Il Duca si impegnò per potenziare il commercio e l’industria del Piemonte, grazie all’aiuto del ministro Giambattista Turchi, detto anche “il Colbert piemontese“.

Le attività intraprese da Carlo Emanuele II consolidarono lo stato per legittimare le stesse ambizioni espansiva sabaude sostenute da una radicale riforma dell’ordinamento militare.

A seguito del licenziamento dei mercenari, il Duca costituì 5 nuovi reggimenti militari completamente piemontesi. Ma anche la ristrutturazione delle fortezze danneggiate durante la guerra e il ripristino della Cavalleria.

Queste iniziative consentirono quindi di tentare nel 1672 la conquista della Repubblica di Genova, che purtroppo non ebbe effetto a causa dell’ancora insufficiente preparazione tecnologica e strategica dell’esercito ducale e della pronta reazione della Repubblica Ligure.

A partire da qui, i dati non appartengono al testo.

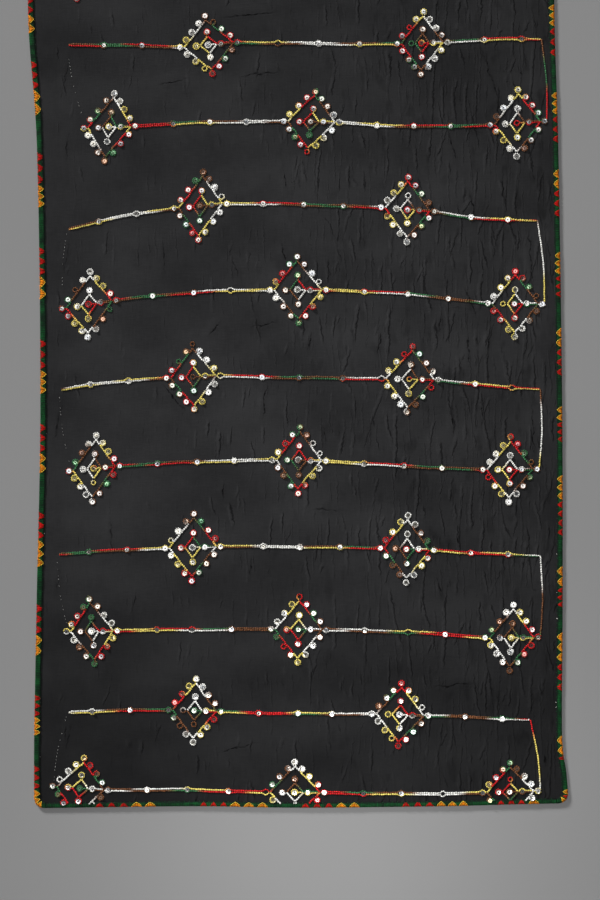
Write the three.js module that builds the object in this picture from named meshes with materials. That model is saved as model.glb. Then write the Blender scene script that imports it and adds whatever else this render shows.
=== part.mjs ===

Malgrado il negativo esito militare e diplomatico, Carlo Emanuele II riuscì a mantenere fino alla morte la fama di Duca intento a limitare il potere delle grandi famiglie aristocratiche e aperto alle richieste dei ceti popolari.

Nel 1661 infatti, il Duca istituì una sorta di primordiale Scuola Pubblica, finanziata con i soldi del Comune.

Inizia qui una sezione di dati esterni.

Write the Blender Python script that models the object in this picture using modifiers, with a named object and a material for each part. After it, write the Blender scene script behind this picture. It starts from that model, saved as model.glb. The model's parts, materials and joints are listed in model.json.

E allo stesso modo si impegnò per migliorare la qualità della vita dei suoi sudditi, bandendo l’accattonaggio e commissionando all’Ospedale di Carità la cura dei vagabondi e dei mendicanti.

Carlo Emanuele II di Savoia

Carlo Emanuele si impegnò fortemente anche per rinnovare la capitale

Torino vide un nuovo periodo di splendore, ripreso poi dai regni di Giovanna Battista di Savoia-Nemours e da Vittorio Amedeo II.

La corte sabauda richiese l’intervento di celebri artisti italiani, tra i quali Carlo di Castellamonte e Guarino Guarini, che diedero vita ad alcuni dei più celebri luoghi simbolo dal capoluogo piemontese.

Durante il regno di Carlo Emanuele II infatti vennero creati il Castello di Rivoli e Piazza San Carlo. Così come anche si progettarono la Cappella della Sindone, la chiesa di San Lorenzo e la Chiesa dell’Immacolata.

Il Duca perse la vita nel 1675, aveva solo 41 anni

Contrasse la malaria e sul letto di morte strinse fino alla fine le mani del suo primo vero grande amore, Giovanna Battista, che aveva sposato nel 1665, insieme a quelle del figlio ed erede al trono Vittorio Amedeo II.